Categorized | Local, News, Regional

CCJ defends methods of informing regional public

PORT OF SPAIN, Trinidad, CMC – The Trinidad-based Caribbean Court of Appeal (CCJ) has described as “inaccurate” complaints that it had published a judgment in the media before it had been communicated to the litigants and their legal representatives.

CCJ President Sir Dennis Byron said much to his surprise counsel in a case involving an application for extension of time to file a notice of appeal against a judgment of the Court of Appeal of Barbados which had been delivered on 15th May 2014, continued to complain “even in open court that the Court published its judgment of 25th November 2014 in the media before it had been communicated to the litigants and their legal representatives.

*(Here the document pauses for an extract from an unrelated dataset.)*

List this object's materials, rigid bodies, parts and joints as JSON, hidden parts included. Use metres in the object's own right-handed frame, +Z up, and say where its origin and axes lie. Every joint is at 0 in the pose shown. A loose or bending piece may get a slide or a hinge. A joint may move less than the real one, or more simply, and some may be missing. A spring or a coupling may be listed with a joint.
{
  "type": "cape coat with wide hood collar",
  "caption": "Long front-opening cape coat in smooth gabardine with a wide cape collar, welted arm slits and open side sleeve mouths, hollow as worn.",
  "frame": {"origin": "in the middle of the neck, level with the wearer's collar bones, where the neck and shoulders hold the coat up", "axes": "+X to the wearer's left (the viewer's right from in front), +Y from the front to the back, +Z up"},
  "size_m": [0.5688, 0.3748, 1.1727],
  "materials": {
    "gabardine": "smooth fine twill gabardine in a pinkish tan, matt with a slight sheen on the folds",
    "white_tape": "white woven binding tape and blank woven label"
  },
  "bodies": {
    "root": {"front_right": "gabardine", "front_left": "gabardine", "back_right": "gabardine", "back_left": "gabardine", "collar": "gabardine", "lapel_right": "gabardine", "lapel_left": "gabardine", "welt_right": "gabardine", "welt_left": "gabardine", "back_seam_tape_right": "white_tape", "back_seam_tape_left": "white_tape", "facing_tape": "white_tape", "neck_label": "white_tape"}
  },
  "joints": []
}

“The allegation is not accurate. It was also in my view inconsistent with the courtesy, respect and civility that should characterise the relations between senior members of the Bar and the Bench.”

Sir Dennis said since July, 2012, consistent with its vision to provide the Caribbean Community with a judiciary which is “accessible, fair, efficient and innovative” the Court has been adopting measures in keeping with the spirit of promoting access to justice.

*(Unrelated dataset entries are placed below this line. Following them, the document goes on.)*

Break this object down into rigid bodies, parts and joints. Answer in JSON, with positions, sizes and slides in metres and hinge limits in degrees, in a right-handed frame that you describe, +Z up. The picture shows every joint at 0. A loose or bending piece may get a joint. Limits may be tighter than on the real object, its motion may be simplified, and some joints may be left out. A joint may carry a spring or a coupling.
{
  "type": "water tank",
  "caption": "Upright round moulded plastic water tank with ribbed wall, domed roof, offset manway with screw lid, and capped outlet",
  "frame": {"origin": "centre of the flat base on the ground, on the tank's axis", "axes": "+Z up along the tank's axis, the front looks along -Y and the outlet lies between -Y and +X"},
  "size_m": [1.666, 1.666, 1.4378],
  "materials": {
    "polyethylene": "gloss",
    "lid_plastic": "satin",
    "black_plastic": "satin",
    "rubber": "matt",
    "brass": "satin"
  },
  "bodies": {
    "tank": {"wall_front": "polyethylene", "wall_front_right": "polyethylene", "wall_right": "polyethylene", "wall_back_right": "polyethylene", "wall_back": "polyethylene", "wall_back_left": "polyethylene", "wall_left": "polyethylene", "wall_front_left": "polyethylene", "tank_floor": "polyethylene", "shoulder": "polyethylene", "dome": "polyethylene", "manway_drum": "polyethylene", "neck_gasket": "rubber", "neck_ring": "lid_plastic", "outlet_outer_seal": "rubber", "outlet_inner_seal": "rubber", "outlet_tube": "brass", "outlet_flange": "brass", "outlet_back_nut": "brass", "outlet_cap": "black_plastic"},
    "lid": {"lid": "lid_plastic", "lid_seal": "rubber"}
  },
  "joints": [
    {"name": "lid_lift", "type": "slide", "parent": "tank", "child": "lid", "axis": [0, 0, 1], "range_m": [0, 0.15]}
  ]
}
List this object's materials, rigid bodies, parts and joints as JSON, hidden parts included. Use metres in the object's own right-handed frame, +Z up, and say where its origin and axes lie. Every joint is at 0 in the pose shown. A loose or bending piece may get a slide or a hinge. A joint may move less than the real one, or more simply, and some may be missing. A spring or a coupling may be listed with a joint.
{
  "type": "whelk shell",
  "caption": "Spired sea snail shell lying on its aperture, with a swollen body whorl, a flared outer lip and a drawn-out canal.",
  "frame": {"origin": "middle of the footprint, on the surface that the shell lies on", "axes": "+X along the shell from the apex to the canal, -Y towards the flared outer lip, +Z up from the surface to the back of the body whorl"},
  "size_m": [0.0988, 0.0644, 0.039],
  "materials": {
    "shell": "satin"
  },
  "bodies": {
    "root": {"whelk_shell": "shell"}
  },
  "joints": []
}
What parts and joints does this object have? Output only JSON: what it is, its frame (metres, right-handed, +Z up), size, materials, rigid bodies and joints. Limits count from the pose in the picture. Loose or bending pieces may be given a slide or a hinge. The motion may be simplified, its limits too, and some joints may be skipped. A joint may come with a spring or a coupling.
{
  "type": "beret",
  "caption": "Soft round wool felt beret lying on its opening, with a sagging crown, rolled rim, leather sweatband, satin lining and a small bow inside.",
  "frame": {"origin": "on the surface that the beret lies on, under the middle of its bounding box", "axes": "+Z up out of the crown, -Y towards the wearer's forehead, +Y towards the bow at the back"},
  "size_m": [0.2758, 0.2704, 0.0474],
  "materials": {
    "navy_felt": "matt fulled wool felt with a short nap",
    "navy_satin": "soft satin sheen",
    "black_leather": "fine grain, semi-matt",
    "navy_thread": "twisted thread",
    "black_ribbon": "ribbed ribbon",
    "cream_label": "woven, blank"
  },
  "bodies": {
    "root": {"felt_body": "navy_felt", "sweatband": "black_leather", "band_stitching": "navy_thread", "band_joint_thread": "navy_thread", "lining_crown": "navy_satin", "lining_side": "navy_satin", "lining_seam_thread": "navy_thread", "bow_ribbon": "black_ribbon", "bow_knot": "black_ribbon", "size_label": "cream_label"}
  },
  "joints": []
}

He said currently, there are four different publications from a hearing; namely: a reasoned judgment, a judgment summary, a media release and a popular press summary for the CCJ Corner project.

“It is a pity that counsel should be wedded to ancient practices which do not give the public adequate information about the work of the Court in a timely manner,” Sir Dennis added.

He told the Court that what actually occurred is that on the 25th November 2014 the parties appeared by video conference before the Court in response to a summons to attend for the delivery of judgment.

“The judgment was delivered in open court in the presence of the party‟s representatives who had formally entered their appearance. In accordance with the time saving practice which has developed, the Court pronounced the order and indicated that the parties would get the reasons soon if they had not already received them.

“The practice which was followed is that the judgment had been sent to the Registrar in Barbados by email with the expectation that a hard copy would have been delivered immediately after judgment was pronounced. This did not occur until two days‟ later by which time the Court had already sent the judgment by email to the litigants.”

Sir Dennis since then the Court has modified its protocols on judgment issuance to ensure that in future the litigant‟s legal representatives will receive an electronic copy of the judgment under confidential cover prior to its delivery in open court.

“The judgment and executive summary were uploaded on the Court‟s website on the same day of delivery and the press release was also issued on the same day. All of this occurred after the pronouncement of the judgment in open court in the presence of the litigants‟ attorneys.

“The administrative error which resulted in the failure of the counsel for the applicants to receive the hard copy immediately on delivery in Court is regretted.”

He said it is unfortunate that this matter has been raised in open court, “because as soon as he found out that the complaint had been made” he telephoned the attorney “to tender apologies and explained the process and indicated that measures were being adopted to ensure that this did not reoccur”.

Sit Dennis said the attorney in question “graciously accepted the apology and indicated that the fact of the telephone call satisfactorily closed the matter”.

Meanwhile the CCJ has dismissed the application filed by Systems Sales Limited on January 12, this year for an extension of time to file a notice of appeal.

The CCJ also ruled that “the applicant shall not institute any further proceedings in this case without leave of the Court”.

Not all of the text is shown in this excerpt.